Supplied material |
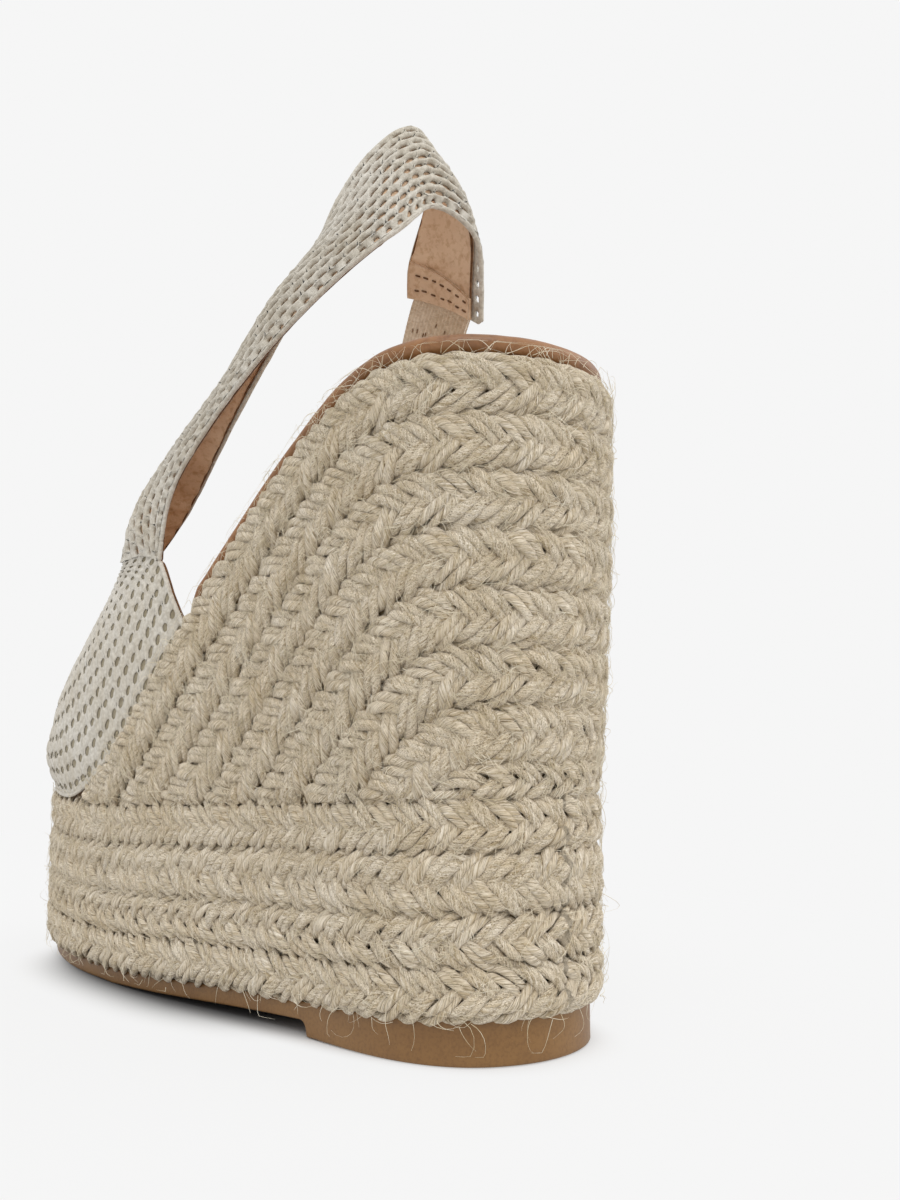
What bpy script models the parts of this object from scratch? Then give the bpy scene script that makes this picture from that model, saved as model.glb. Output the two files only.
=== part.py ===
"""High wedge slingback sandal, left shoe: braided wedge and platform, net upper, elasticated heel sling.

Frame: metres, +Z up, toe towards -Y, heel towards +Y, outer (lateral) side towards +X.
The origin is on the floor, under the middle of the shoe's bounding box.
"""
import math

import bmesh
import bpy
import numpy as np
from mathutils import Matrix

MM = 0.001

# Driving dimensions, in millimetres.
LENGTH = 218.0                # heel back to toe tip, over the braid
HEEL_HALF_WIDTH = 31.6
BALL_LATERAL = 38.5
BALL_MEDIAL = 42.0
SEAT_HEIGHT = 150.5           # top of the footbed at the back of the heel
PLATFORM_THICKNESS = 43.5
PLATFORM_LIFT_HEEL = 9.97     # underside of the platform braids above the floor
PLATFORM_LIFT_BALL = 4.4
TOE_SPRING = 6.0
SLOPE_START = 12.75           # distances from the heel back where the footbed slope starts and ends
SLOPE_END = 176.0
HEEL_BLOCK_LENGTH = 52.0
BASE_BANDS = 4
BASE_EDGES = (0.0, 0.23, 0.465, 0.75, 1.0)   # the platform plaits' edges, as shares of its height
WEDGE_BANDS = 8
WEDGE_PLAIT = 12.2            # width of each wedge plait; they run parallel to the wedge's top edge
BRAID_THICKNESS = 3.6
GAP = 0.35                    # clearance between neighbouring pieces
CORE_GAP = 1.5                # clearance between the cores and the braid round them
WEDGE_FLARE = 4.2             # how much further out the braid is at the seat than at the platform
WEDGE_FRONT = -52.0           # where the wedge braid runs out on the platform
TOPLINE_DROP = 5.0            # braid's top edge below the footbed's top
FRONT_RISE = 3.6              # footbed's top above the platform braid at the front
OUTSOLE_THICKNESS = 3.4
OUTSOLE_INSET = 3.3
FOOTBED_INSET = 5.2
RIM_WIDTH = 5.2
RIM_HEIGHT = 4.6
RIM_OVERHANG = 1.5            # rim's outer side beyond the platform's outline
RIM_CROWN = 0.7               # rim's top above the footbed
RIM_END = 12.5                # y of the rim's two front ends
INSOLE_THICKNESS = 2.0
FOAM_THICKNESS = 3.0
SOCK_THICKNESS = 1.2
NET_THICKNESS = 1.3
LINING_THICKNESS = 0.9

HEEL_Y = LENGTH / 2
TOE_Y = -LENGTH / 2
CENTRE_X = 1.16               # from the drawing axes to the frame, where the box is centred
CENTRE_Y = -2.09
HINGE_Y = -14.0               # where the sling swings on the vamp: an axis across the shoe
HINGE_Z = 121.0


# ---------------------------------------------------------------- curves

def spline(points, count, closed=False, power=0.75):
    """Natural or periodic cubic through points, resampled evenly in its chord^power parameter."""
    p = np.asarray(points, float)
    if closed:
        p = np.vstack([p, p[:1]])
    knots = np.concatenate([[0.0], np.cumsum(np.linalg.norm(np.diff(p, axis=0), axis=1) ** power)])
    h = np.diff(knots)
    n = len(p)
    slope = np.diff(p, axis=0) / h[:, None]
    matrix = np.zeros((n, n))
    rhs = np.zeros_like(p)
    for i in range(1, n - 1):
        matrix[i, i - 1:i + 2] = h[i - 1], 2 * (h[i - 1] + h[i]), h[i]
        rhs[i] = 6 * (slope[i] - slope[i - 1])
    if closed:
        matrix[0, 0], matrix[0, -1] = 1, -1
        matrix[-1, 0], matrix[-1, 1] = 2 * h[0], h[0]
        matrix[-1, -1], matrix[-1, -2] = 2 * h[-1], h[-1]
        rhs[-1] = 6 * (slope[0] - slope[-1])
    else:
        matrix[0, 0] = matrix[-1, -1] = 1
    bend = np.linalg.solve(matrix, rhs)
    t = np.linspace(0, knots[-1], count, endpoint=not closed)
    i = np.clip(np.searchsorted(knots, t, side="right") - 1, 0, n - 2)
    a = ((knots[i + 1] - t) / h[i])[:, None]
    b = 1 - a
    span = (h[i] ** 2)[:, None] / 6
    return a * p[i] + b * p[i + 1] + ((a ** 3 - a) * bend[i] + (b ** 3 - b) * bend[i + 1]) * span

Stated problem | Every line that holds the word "from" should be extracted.

Task answer |
What bpy script models the parts of this object from scratch? Then give the bpy scene script that makes this picture from that model, saved as model.glb. Output the two files only.
from mathutils import Matrix
SLOPE_START = 12.75           # distances from the heel back where the footbed slope starts and ends
CENTRE_X = 1.16               # from the drawing axes to the frame, where the box is centred